While the Common Core itself does not require data sharing, several states adopted the standards at the same time they accepted federal Race to the Top education grants and also agreed to share data with the U.S. Department of Education.
Miller’s bill is aimed at addressing the worry that Indiana would have to share students’ personal information with the federal government or private companies.
“It’s intended to make clear when data can be shared,” Miller said. “Some folks think it may have been opened up to more of an opportunity to be shared. I’m not trying to stop anything we do currently.”

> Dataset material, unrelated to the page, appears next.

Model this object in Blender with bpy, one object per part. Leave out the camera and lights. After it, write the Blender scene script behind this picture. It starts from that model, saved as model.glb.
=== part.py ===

Indiana adopted Common Core standards in 2010, joining 45 other states that have agreed to follow them. The standards are aimed at making students “college and career ready” by the time they graduate high school and more able to compete against students educated in other countries. In Indiana, Common Core from opponents have argued the standards are not as strong as Indiana’s prior standards or or that they will cede too much control over the state’s education policy to the federal government, including control over student records.
“Until Common Core began, many parents had no idea how vulnerable their students’ data had become,” said Heather Crossin, co-founder of Hoosiers Against Common Core, who supports the bill. “They’d like to see their children’s right to privacy be assured.”
Common Core supporters have embraced the bill and the concept of data security, hoping to calm fears about the standards.
“There was no intent, no plan and no law that was going to compromise that data,” Derek Redelman, a Common Core supporter and vice president of the Indiana Chamber of Commerce, said of the national standards. “But if we can allay those concerns we are ready to do so.”
Frank Bush, executive director of the Indiana School Boards Association, said data security and Common Core go well together.
“As a Common Core supporter we strongly support this bill,” he said. “I hope it will eliminate some of the fears.”